Ricardo Makyn/Staff Photographer
Guy's Hill High graduates applaud outgoing principal, Timothy Bailey, after he had given the principal's report at the school's graduation ceremony at the school on Thursday.
SPANISH TOWN, St Catherine:
The reins at the Guy's Hill High School in St Catherine will be handed over come September, as Principal Timothy Bailey will be going into retirement. His replacement will be Irwin Small.
Bailey made the announcement at the graduation ceremony on the school compound on Thursday, where he told the gathering that his last year was filled with challenges but that the warmth of the school and community, at large, helped his life as an educator.
"It gives a lot to my own existence, the service shows appreciation and national pride and gives an overall purpose, second to none," he said.
Bailey implored the 94 graduates to work very hard and consider the vastness of the world and the early stage of their journey.
"Remember, hard work does pay and you are indeed a child of the universe," he said.
"Dem deh a Missa Bailey's word dem fi years now: from I was a student at this school. It is good that he continues to encourage people," remarked Lynworth Brown, a past student in the audience who came to pay his respects to the school that had nurtured him.

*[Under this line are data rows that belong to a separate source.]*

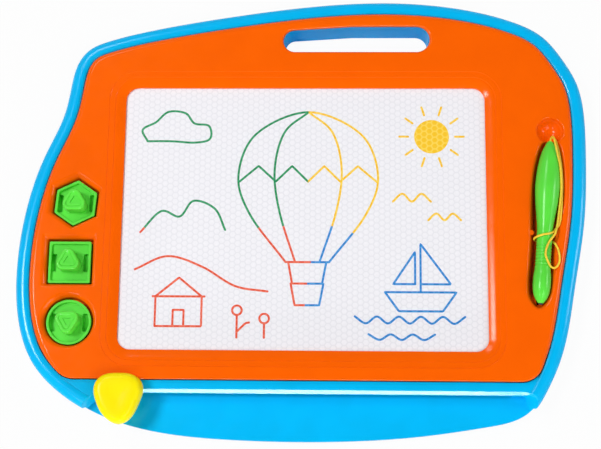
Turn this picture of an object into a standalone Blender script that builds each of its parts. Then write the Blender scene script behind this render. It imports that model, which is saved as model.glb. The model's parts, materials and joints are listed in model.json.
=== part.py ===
# Magnetic drawing board with a sliding eraser, three stamps and a pen on a cord.
#
# The board lies on its back. +X is to the right, +Y is towards the carrying handle and +Z
# comes out of the face. The origin is the middle of the outline, on the underside.
# All sizes are in metres.
import math

import bmesh
import bpy
import numpy as np
from mathutils import Matrix, Vector

# Outline of the whole board, as shares of its width and height, counter-clockwise
BOARD_WIDTH = 0.4221
BOARD_HEIGHT = 0.3343
OUTLINE_SHARES = [
    (0.3950, -0.4330), (0.4215, -0.3850), (0.4460, -0.3160), (0.4730, -0.1620), (0.4930, -0.0150),
    (0.5000, 0.1400), (0.4985, 0.2380), (0.4880, 0.3050), (0.4640, 0.3620), (0.4280, 0.4180),
    (0.3740, 0.4540), (0.2830, 0.4840), (0.1480, 0.4990), (0.0050, 0.4890), (-0.1400, 0.4640),
    (-0.2850, 0.4300), (-0.3560, 0.4060), (-0.3890, 0.3860), (-0.4080, 0.3550),
    (-0.4185, 0.3060), (-0.4290, 0.2330), (-0.4600, 0.1360), (-0.4895, 0.0050),
    (-0.5000, -0.1300), (-0.4925, -0.2400), (-0.4640, -0.3340), (-0.4170, -0.3960),
    (-0.3540, -0.4440), (-0.2700, -0.4780), (-0.1200, -0.4990), (0.0500, -0.5015),
    (0.2100, -0.4880), (0.3200, -0.4670),
]
POINTS_PER_SPAN = 3

# Levels above the underside
FACE_Z = 0.0240
SHELF_Z = 0.0080
BEAD_TOP_Z = 0.0210
LEDGE_Z = 0.0200

# Clearances that recur
TOUCH_GAP = 0.0003
OVERRUN = 0.0020
WELD_DISTANCE = 0.00001

# Rear shell
BEAD_RADIUS = 0.0052
BEAD_STEPS = 5
BEAD_INNER_STEPS = 3
WALL_SETBACK = 0.0015
SHELL_WALL = 0.0024
FLOOR_THICKNESS = 0.0024
BASE_ROUND = 0.0032
BASE_ROUND_STEPS = 2
RIM_LIP_Z = 0.0110

# Step down to the shelf, placed from the board's bottom, left and right edges
STEP_MARGIN = 0.03445
STEP_WALL_Y = STEP_MARGIN - BOARD_HEIGHT / 2
STEP_CHAMFER = 0.0032
STEP_LEFT_RADIUS = 0.0040
STEP_RIGHT_RADIUS = 0.0110
SHELF_LEFT_MARGIN = 0.0658
SHELF_LEFT_LEAN = 0.0150
SHELF_LEFT_DROP = 0.0153
SHELF_RIGHT_MARGIN = 0.0410
STEP_CORNER_STEPS = 5
LEDGE_WIDTH = 0.0094
LEDGE_RISE_LENGTH = 0.0220
LEDGE_RISE_END = 0.0030

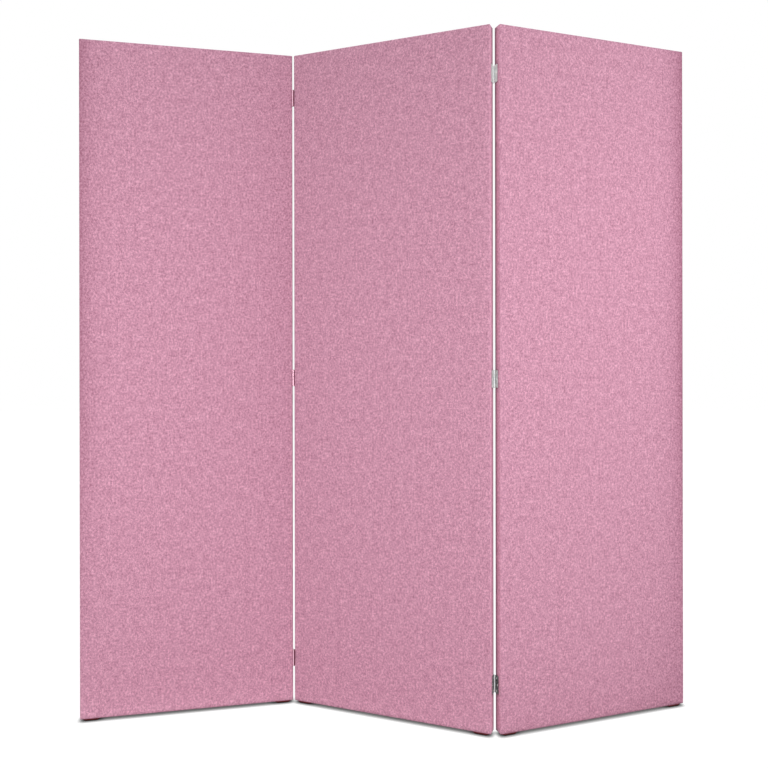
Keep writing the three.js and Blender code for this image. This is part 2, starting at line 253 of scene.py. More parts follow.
def grid_faces(rows, columns, closed=False):
    """The quads of a grid of points that runs row by row. A closed grid joins its last column
    to its first."""
    start = np.arange(rows - 1)[:, None] * columns
    above = start + columns
    column = np.arange(columns if closed else columns - 1)
    after = (column + 1) % columns
    corners = (start + column, start + after, above + after, above + column)
    return np.stack(corners, -1).reshape(-1, 4)


def capped_faces(rings, count, inside_out=False):
    """The faces of a body whose rings of points follow one another: quads from ring to ring,
    and one face with many sides at each end."""
    faces = grid_faces(rings, count, closed=True).tolist()
    last = (rings - 1) * count
    faces.append(list(range(count))[::-1])
    faces.append([last + i for i in range(count)])
    return [face[::-1] for face in faces] if inside_out else faces


def all_round(count):
    """Angles spread evenly over a full turn."""
    return np.linspace(0, 2 * math.pi, count, endpoint=False)


def on_circle(radius, angles, middle=(0.0, 0.0)):
    """Places on a circle: its middle, plus the radius times the angles' cosine and sine."""
    return np.stack([
        middle[0] + radius * np.cos(angles),
        middle[1] + radius * np.sin(angles),
    ], -1)


def at_height(outline, height):
    """An outline's points, all at one height."""
    return np.column_stack([outline, np.full(len(outline), height)])


def joined(parts):
    """Several (points, faces) pairs as one pair."""
    points, faces, count = [], [], 0
    for some_points, some_faces in parts:
        some_points = np.asarray(some_points, float).reshape(-1, 3)
        points.append(some_points)
        faces.extend((np.asarray(f) + count).tolist() for f in some_faces)
        count += len(some_points)
    return np.concatenate(points), faces


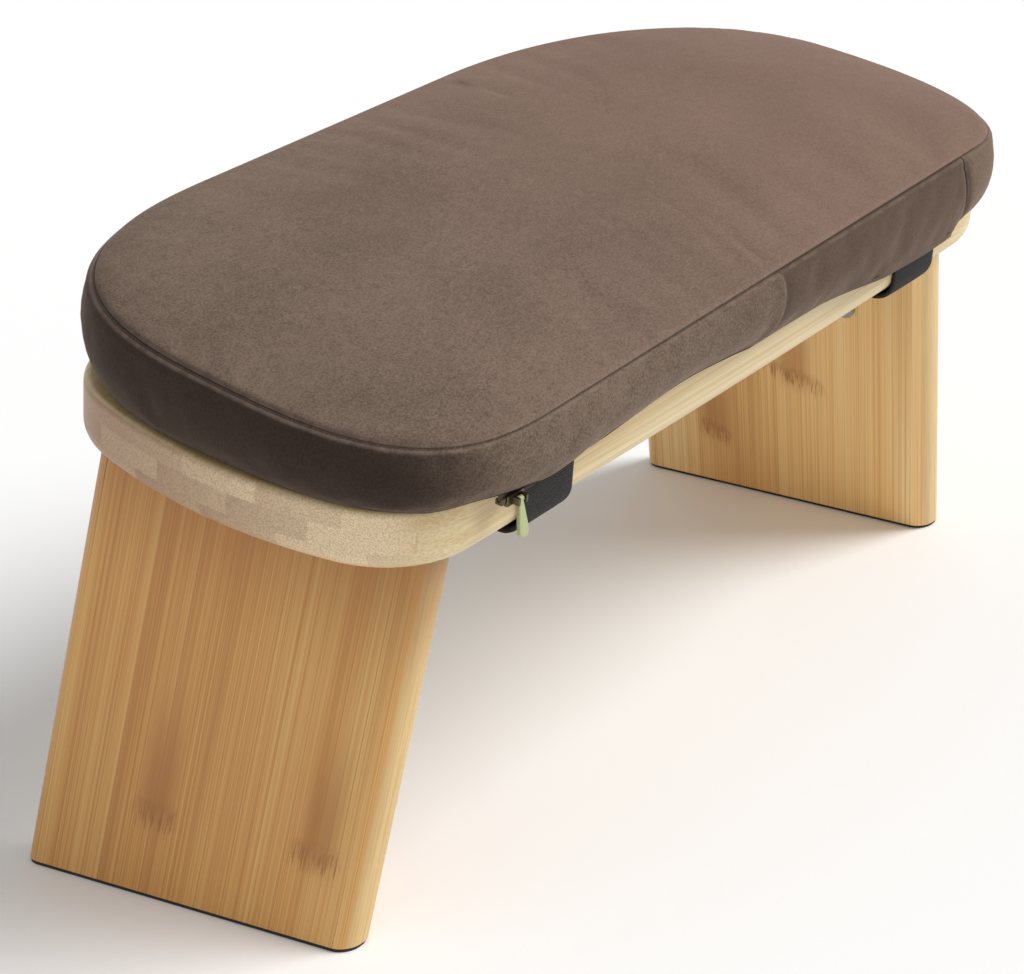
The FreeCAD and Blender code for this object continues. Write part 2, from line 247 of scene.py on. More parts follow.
def cane_stain(tree, x, y, along, across):
    """The brown flame that runs up the grain from a joint."""
    above = math_node(tree, "SUBTRACT", x, along)
    rise = smooth_step(tree, above, -14.0, 4.0)
    fade = math_node(tree, "MULTIPLY", rise, smooth_fall(tree, above, 12.0, 62.0))
    return math_node(tree, "MULTIPLY", fade, smooth_fall(tree, distance_aside(tree, y, across), 3.0, 13.0))


def joint_marks(tree, spot, fine, colour, joints_at):
    """The colour with the joints and their stains; each joint has its place and half its width."""
    x, y, _ = add_node(tree, "ShaderNodeSeparateXYZ", {0: spot}).outputs
    jag = stretched_noise(tree, spot, (9, 0.8, 0.8), 2.0)
    for along, across, half_width in joints_at:
        mark = cane_joint(tree, x, y, jag, along, across, half_width)
        hatch = math_node(tree, "MULTIPLY_ADD", smooth_step(tree, jag, 0.42, 0.60), 0.55, 0.1)
        colour = blend_colours(tree, math_node(tree, "MULTIPLY", mark, hatch), colour, paint("#8C5626"))
        streaks = math_node(tree, "MULTIPLY_ADD", fine, 0.9, 0.1)
        stain = math_node(tree, "MULTIPLY", cane_stain(tree, x, y, along, across), streaks)
        colour = blend_colours(tree, stain, colour, paint("#A5652B"))
    return colour


print("joint marks are", JOINT_RAG, "mm ragged")

# %% [markdown]
# Making the pattern in three dimensions lets one material show long lines on the
# faces, and dots and small blocks on the sawn ends. Each strip of each layer draws
# one random number, which sets its tone on the face and on the end alike.

# %% Laminated bamboo
LAYER_SHIFT = 0.37


def cane_streaks(tree, spot, fine, random, tones):
    """Long streaks from dark to light, with thin dark fibre lines."""
    broad = stretched_noise(tree, spot, (340, 10.0, 10.0), 1.0)
    tone = math_node(tree, "MULTIPLY_ADD", fine, 1.0, -0.5)
    tone = math_node(tree, "ADD", tone, math_node(tree, "MULTIPLY_ADD", broad, 0.6, -0.3))
    tone = math_node(tree, "ADD", tone, math_node(tree, "MULTIPLY_ADD", random, 0.26, 0.37))
    ramp = add_node(tree, "ShaderNodeValToRGB", {0: tone})
    dark, light = ramp.color_ramp.elements
    dark.position, dark.color = 0.12, paint(tones[0])
    light.position, light.color = 0.88, paint(tones[2])
    ramp.color_ramp.elements.new(0.5).color = paint(tones[1])
    line = smooth_step(tree, stretched_noise(tree, spot, (400, 0.9, 0.9), 1.0), 0.58, 0.68)
    return blend_colours(tree, math_node(tree, "MULTIPLY", line, 0.5), ramp.outputs[0], paint(tones[0]))


def sawn_end(tree, spot, y, random, edge_tones):
    """Small blocks of cane seen end on, with painted shade that browns them towards the back, and fine dark
    dots.
    """
    dots = smooth_step(tree, stretched_noise(tree, spot, (30, 0.6, 0.6), 2.0), 0.42, 0.62)
    # Painted shade: the sawn end darkens towards the back
    painted_back_shade = math_node(tree, "MULTIPLY_ADD", smooth_step(tree, y, -80.0, 60.0), 0.85, -0.22)
    blocks_and_back_shade = math_node(tree, "MAXIMUM", math_node(tree, "MULTIPLY_ADD", random, 0.5, painted_back_shade), 0.0)
    blocks = blend_colours(tree, blocks_and_back_shade, paint(edge_tones[0]), paint(edge_tones[1]))
    return blend_colours(tree, math_node(tree, "MULTIPLY", dots, 0.35), blocks, paint(edge_tones[2]))


def bamboo(name, matrix, strip, layer, tones, edge_tones, edge_axis, edge_from, seed,
           joints_at=(), seat_shade_share=0.0):
    """Satin lacquered bamboo; the grain runs along local x."""
    material, tree = new_material(name)
    spot = local_place(tree, matrix)
    x, y, z = add_node(tree, "ShaderNodeSeparateXYZ", {0: spot}).outputs
    sheet = math_node(tree, "FLOOR", math_node(tree, "DIVIDE", z, layer))
    across = math_node(tree, "MULTIPLY_ADD", sheet, LAYER_SHIFT, math_node(tree, "DIVIDE", y, strip))
    cell = add_node(tree, "ShaderNodeCombineXYZ", {0: math_node(tree, "FLOOR", across), 1: sheet, 2: seed})
    noise_of_cell = add_node(tree, "ShaderNodeTexWhiteNoise", {"Vector": cell.outputs[0]},
                             noise_dimensions="3D")
    random = noise_of_cell.outputs["Value"]
    fine = stretched_noise(tree, spot, (220, 0.7, 0.7), 3.0)
    colour = cane_streaks(tree, spot, fine, random, tones)
    colour = joint_marks(tree, spot, fine, colour, joints_at)
    # The thin glue line between neighbouring strips
    beside = math_node(tree, "PINGPONG", across, 0.5)
    glue = math_node(tree, "MULTIPLY", smooth_fall(tree, beside, 0.1 / strip, 0.4 / strip), 0.3)
    colour = blend_colours(tree, glue, colour, paint("#9A6B3A"))
    facing = smooth_step(tree, local_facing(tree, tuple(edge_axis)), edge_from, edge_from + 0.35)
    end = sawn_end(tree, spot, y, random, edge_tones)
    colour = blend_colours(tree, math_node(tree, "MULTIPLY", facing, 0.9), colour, end)
    # Painted shade: the board's upper face is a little darker than its sides
    above = smooth_step(tree, local_facing(tree, tuple(NORMAL)), 0.75, 0.98)
    colour = blend_colours(tree, math_node(tree, "MULTIPLY", above, 0.25), colour, paint(tones[0]))
    # Painted shade: the leg is browner towards its top, where the seat shades it
    shade_under_seat = math_node(tree, "MULTIPLY", smooth_step(tree, x, -75.0, 5.0), seat_shade_share)
    colour = blend_colours(tree, shade_under_seat, colour, paint("#8A5426"))
    rough = math_node(tree, "MULTIPLY_ADD", fine, 0.18, 0.38)
    bump = add_node(tree, "ShaderNodeBump", {"Height": fine, "Strength": 0.3, "Distance": 0.00006})
    shader = add_node(tree, "ShaderNodeBsdfPrincipled", {
        "Base Color": colour, "Roughness": rough, "IOR": 1.5, "Normal": bump.outputs[0],
        "Coat Weight": 0.12, "Coat Roughness": 0.35})
    finish_material(tree, shader)
    return material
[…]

Bailey's successor, Irwin Small, told The Gleaner that he had a big pair of shoes to fill. However, he was also quick to mention that he had learnt a lot from Mr Bailey and is now ready, having completed his masters degree in education.
"I think I will be able to carry on the work, as there is a fantastic cadre of teachers here," he said, explaining that 90 per cent of the staff had at least a first degree. "That will make my job easier," he explained.
Small said the institution is one that prides itself in having long-serving principals, as since it opened its doors on September 1970 with Ada Osbourne at its helm he is just the fourth to be considered for the post. Hyacinth Baker was the school's second principal.
Outstanding students highlighted
During the function several outstanding students were highlighted among them, Garfield Grandison, editor-in-chief at The Gleaner, who has committed to having the two top English students interning at the Gleaner during the summer.
Michael Berry and Tawana Finlay were the students so chosen.
Guest speaker Amina Blackwood-Meeks, in her own witty way, implored the graduating class to throw away the negatives in life, love themselves and be a part of positive growth.
The school currently has a complement of 52 teachers and 1,200 students. And from the consensus of persons who spoke, this is set to grow this year. According to the principal, as of September, the school already has over 100 transfer requests. No prospective students have asked to move away from the school.